Oak Ridge FM or Johnny Pirkle owns the translator and will stay with WNOX 100.3. What will be interesting is when WNPC in Newport builds out their CP to move to 104.7, that would mean the translator @ 104.7 will have to change freq. or get turned off.
 
I wouldn't be surprised if Jp Jr. makes a move to purchase Newport while he's on his buying spree snatching up WFIV in Lenoir City/Farragut.
 
eacalhoun1 said:
The following example maybe what several posters have been saying here and I'm just not understanding the terminology. Back in the late 80s, a longtime Charlotte radio station changed from a lite AC to a more mainstream AC format and wanted to distance itself from a name which too closely resembled its beautiful music days - EZ 104, WEZC. The station changed its name to "Mix 104.7" and even often called itself "Mix 104.7 WMIX". Howver, "WMIX" was not the legal ID. The legal ID was "WMXC, Charlotte". As was becoming the trend in the late 80s, a voice delivered a lightning-strike-quick "WMXC Charlotte" legal ID crammed between two spots with a bit of overlap from the previous spot and the next spot.
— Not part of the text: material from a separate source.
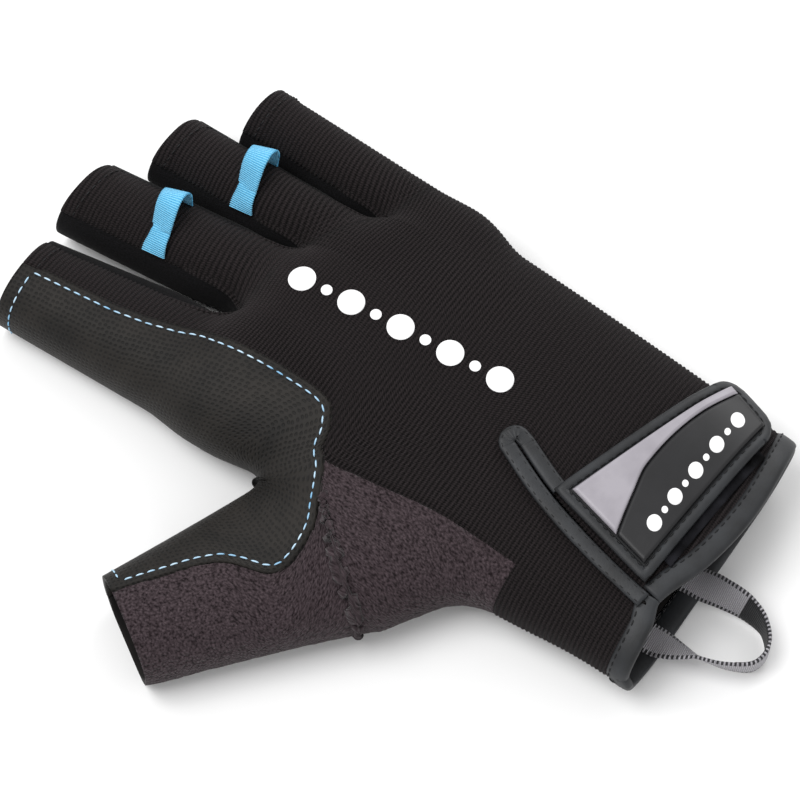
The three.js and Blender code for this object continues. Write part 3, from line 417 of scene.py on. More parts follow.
# %% [markdown]
# ## Seam lines of the back
# The ribs of the stretch cloth run across the hand, so the grid's rows do too, about five
# rows to a rib, and each rib is a real ridge in the mesh.

# %% Lines
COLUMNS = np.array([4, 5, 4, 6]) * 3
HAND_ROWS, CUFF_ROWS, STALL_STEPS = 63 * 5, 40 * 5, 46 * 5
STALL_ROWS, STALL_CLOSER, FOLLOW_POWER = 6, 1.15, 1.5
TURN = [0, 0.5, 0.85, 1]  # share of a stall's fan in its first rows
FORK_RISE, FORK_DEPTH, LITTLE_START = 1.0, 14.0, 0.58
SCALE = np.array([PALM_WIDTH, GLOVE_LENGTH])


def thumb_seam(row):
    """Place on the seam along the thumb side, by row."""
    return follow(THUMB_SEAM, np.asarray(row) / SEAM_ROWS) * SCALE


def slit_at(at):
    """Place on the slit, from its closed end (0) to the cuff (1)."""
    return follow(SLIT, at) * SCALE


def cuff_y(x):
    """Where the cuff's edge lies along the hand."""
    return GLOVE_LENGTH * read(CUFF_EDGE, x / PALM_WIDTH, 1)


def panel_end(x):
    """Where the panels end: inside the folded tape of the cuff."""
    return cuff_y(x) + CUFF_BINDING - EDGE_IN


UNDER_END = float(panel_end(PALM_WIDTH / 2))


def side_seam(y):
    """Where the little-finger side's seam lies, measured over the skin, found by halving."""
    middle, half, high = section(y)
    low, top = half - high, half + high
    for _ in range(HALVINGS):
        x = (low + top) / 2
        above = skin(*hand_seed(middle + x, y))[..., 2] > SEAM_HEIGHT
        low, top = np.where(above, x, low), np.where(above, top, x)
    return middle + low


def spread(a, b, steps):
    """Points at even shares of the way from a to b."""
    return mix(np.array(a, float), np.array(b, float), np.linspace(0, 1, steps + 1)[:, None])


def fork_place(i):
    """Middle of the gap between two stalls, just past the hand's end."""
    y = GLOVE_LENGTH * KNUCKLES[i + 1, 1] + FORK_RISE
    ax, ahalf, _ = stall(FINGERS[i], y)
    bx, bhalf, _ = stall(FINGERS[i + 1], y)
    return np.array([(ax + ahalf + bx - bhalf) / 2, y])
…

Additionally, the audio level of the ID was lower than the spots. It was barely intelligible -- obviously intentional. THEREFORE, is it not possible for Citadel to do the same? Keep the "brand" WNOX, but do a legal ID as, oh, WKNX. You know, if this situation was in Memphis it would be easy. Change COL to some little town west of the Mississippi and call it KNOX.
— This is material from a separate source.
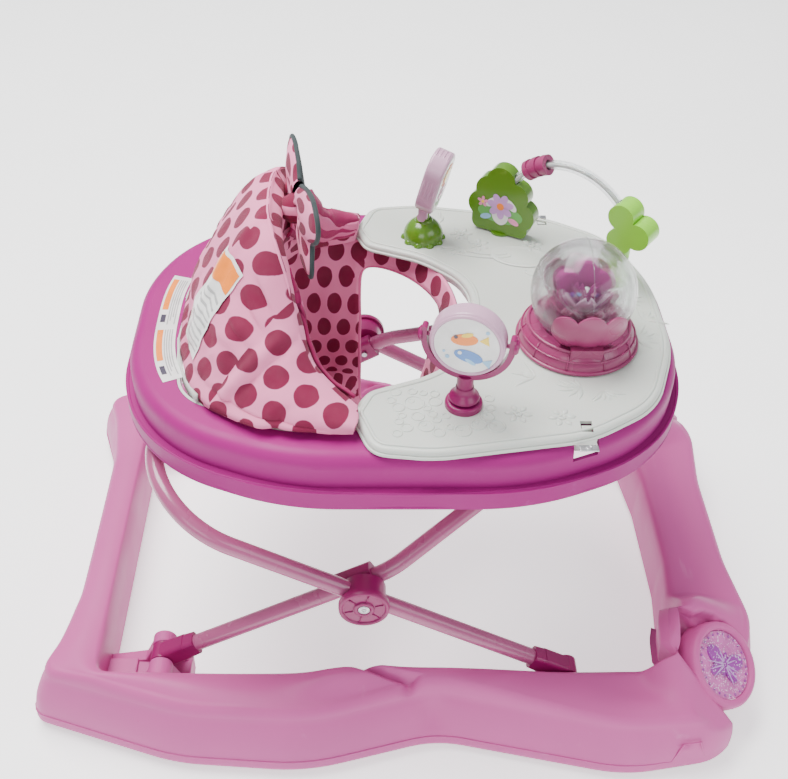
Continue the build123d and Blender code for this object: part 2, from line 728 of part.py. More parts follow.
# mirror disc that spins in a swivelling yoke
yoke_plane = Plane(
    origin=(yoke_xy[0], yoke_xy[1], yoke_axis_z),
    x_dir=(cos(radians(yoke_turn)), sin(radians(yoke_turn)), 0),
    z_dir=(sin(radians(yoke_turn)), -cos(radians(yoke_turn)), 0),
)
with BuildPart() as yoke_foot:
    with Locations((yoke_xy[0], yoke_xy[1], tray_top + 3)):
        Cylinder(16, 6)
    fillet(yoke_foot.edges().group_by(Axis.Z)[-1], 3)
    with Locations((yoke_xy[0], yoke_xy[1], tray_top + 12)):
        Cylinder(4, 24)
save(yoke_foot.part, "yoke_foot")

yoke_inner = disc_radius + 2.5
with BuildPart() as yoke:
    with BuildSketch(yoke_plane.offset(-4)):
        Circle(yoke_inner + 5)
        Circle(yoke_inner, mode=Mode.SUBTRACT)
        with Locations((0, 30)):
            Rectangle(90, 56, mode=Mode.SUBTRACT)
        with Locations((yoke_inner + 2.5, 2), (-yoke_inner - 2.5, 2)):
            RectangleRounded(5, 14, 2.4)
    extrude(amount=8)
    with Locations((yoke_xy[0], yoke_xy[1], tray_top + 20.5)):
        Cylinder(7, 25)
    with Locations((yoke_xy[0], yoke_xy[1], tray_top + 14.5)):
        Cylinder(4 + running, 19.5, mode=Mode.SUBTRACT)
    for flip in (1, -1):
        pin_root = yoke_plane.origin - yoke_plane.x_dir * flip * (yoke_inner + 1)
        with BuildSketch(Plane(origin=pin_root, z_dir=yoke_plane.x_dir * flip)):
            Circle(2)
        extrude(amount=7)
save(yoke.part, "yoke")

with BuildPart() as spinner_disc:
    with BuildSketch(yoke_plane.offset(-disc_thickness / 2)):
        Circle(disc_radius)
    extrude(amount=disc_thickness)
    fillet(spinner_disc.edges().filter_by(GeomType.CIRCLE), 3)
    with BuildSketch(Plane(origin=yoke_plane.origin - yoke_plane.x_dir * 40, z_dir=yoke_plane.x_dir)):
        Circle(2 + running)
    extrude(amount=80, mode=Mode.SUBTRACT)
save(spinner_disc.part, "spinner_disc")
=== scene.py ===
import bmesh
import bpy
import json
import math
import random
from math import cos, exp, pi, radians, sin, sqrt
from mathutils import Matrix, Vector, noise
from mathutils.bvhtree import BVHTree


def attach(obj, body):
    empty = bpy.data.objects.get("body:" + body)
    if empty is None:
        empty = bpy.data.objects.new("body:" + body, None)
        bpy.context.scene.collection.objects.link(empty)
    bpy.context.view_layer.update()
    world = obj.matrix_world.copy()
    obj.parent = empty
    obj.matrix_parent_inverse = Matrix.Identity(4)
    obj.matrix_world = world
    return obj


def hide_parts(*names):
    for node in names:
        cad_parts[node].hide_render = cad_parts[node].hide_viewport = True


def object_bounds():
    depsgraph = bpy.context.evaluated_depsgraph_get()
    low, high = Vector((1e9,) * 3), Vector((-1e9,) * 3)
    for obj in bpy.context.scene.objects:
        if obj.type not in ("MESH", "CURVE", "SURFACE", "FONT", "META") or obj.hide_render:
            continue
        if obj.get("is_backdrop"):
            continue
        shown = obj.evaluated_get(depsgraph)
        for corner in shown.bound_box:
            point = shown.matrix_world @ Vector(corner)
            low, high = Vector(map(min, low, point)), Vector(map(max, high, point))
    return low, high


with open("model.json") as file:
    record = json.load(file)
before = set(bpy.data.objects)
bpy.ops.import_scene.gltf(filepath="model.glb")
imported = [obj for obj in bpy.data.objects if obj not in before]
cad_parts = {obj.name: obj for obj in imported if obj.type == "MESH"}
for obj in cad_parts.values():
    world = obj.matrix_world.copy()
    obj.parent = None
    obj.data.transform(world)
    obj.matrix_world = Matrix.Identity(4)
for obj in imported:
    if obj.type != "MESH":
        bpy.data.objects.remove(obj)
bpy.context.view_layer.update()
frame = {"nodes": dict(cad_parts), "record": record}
nodes = frame["nodes"]
SIDES = {"left": 1, "right": -1}
random.seed(7)
MM = 0.001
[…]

This wasn't the only case like that. Some employees from WMXC left that station after it changed names and call letters and persuaded an adult standards station to use the same style logo as Mix 104.7 had, along with the name "WMIX". At first the station didn't change format. It was a mix, after all, since standards had already become a mix of real standards, oldies and soft AC. The the people got the station to change to a more AC approach during the day with local DJs, though they kept the satellite standards at night, and back then the nighttime format really was standards, even though the satellite format mixed in oldies and AC during the day. The new music was such a mess I accused the station, in the first email I ever sent, of hiring a chimp. I misspelled the word on the subject line and ... well, the rest is history. The format was history after a month because no one liked it. 13 years later adult standards radio is gradually changing to that approach. As for the use of "WMIX", I don't even remember when they quit doing it. But they used that name "Mix" for ten more years.